• _Given request_
Show all lines that include the string "bodies"; copy each one.

## Start Supplied information

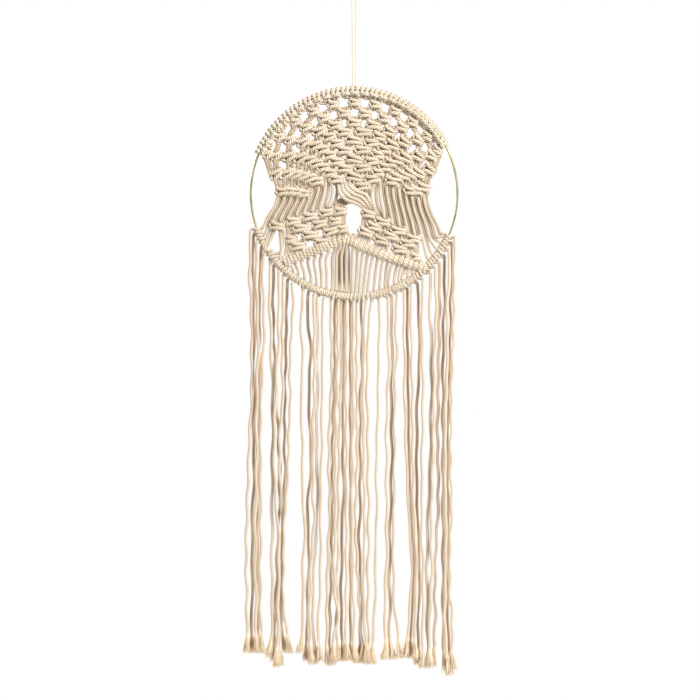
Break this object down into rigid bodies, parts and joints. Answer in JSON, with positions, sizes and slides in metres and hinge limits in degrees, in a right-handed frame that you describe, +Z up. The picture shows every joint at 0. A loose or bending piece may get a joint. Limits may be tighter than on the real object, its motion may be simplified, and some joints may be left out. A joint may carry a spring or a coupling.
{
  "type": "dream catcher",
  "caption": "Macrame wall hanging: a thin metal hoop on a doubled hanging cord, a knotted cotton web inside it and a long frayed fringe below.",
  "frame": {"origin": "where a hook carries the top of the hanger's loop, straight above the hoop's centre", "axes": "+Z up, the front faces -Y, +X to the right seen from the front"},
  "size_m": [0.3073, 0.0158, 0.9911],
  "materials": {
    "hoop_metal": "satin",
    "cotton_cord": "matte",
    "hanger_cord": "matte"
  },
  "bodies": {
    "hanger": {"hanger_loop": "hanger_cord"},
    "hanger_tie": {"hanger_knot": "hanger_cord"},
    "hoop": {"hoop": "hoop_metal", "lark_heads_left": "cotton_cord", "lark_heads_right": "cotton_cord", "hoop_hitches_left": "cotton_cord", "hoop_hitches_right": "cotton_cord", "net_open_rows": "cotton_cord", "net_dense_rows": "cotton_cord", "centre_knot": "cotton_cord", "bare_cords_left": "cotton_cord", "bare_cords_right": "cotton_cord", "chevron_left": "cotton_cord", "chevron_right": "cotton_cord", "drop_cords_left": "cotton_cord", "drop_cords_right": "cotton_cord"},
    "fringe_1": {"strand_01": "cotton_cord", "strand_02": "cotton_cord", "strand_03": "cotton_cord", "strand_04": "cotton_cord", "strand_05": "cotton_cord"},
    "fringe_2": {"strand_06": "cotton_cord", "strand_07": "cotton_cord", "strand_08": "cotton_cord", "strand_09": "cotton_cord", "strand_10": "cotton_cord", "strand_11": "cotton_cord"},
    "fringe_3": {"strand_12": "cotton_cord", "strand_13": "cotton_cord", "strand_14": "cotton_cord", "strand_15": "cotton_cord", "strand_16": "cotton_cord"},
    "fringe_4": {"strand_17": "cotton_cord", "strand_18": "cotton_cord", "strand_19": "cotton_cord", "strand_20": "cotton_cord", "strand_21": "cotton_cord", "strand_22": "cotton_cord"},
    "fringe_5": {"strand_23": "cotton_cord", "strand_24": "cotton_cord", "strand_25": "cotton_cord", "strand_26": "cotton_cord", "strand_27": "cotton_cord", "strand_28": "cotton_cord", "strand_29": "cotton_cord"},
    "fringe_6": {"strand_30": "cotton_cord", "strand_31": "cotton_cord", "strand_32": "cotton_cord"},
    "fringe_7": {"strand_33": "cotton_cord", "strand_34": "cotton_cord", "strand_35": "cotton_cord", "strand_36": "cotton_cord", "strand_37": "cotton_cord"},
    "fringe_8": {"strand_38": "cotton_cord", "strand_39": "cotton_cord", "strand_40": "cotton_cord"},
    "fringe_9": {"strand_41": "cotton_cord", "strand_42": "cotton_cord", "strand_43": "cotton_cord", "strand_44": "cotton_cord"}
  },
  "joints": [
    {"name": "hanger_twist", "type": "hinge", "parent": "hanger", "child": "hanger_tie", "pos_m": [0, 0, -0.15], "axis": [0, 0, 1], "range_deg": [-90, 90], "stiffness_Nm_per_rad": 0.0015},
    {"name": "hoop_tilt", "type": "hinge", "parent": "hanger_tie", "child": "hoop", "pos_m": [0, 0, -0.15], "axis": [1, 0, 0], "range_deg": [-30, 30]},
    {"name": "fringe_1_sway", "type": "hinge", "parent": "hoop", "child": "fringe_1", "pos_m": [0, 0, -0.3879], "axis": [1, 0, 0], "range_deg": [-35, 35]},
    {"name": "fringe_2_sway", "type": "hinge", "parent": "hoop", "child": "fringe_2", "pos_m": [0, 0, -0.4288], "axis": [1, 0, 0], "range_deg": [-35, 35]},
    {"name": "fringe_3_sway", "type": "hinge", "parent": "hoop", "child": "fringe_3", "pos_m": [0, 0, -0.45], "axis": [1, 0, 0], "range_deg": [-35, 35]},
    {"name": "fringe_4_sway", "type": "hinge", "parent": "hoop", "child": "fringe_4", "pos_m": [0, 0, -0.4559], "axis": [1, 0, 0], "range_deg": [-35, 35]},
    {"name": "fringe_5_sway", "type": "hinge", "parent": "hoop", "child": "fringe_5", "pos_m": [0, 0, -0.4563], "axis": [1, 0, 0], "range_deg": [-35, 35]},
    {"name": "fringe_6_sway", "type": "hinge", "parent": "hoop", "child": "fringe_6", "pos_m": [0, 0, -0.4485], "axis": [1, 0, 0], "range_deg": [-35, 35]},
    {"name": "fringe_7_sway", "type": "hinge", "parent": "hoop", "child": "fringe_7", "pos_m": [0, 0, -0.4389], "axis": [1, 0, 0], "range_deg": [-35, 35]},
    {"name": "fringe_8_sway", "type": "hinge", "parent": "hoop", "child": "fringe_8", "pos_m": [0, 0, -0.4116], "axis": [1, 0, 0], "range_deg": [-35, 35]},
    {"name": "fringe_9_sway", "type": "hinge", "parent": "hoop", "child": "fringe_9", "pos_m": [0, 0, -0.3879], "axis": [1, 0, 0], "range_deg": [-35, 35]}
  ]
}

## End Supplied information

• _Complete output_
Break this object down into rigid bodies, parts and joints. Answer in JSON, with positions, sizes and slides in metres and hinge limits in degrees, in a right-handed frame that you describe, +Z up. The picture shows every joint at 0. A loose or bending piece may get a joint. Limits may be tighter than on the real object, its motion may be simplified, and some joints may be left out. A joint may carry a spring or a coupling.
  "bodies": {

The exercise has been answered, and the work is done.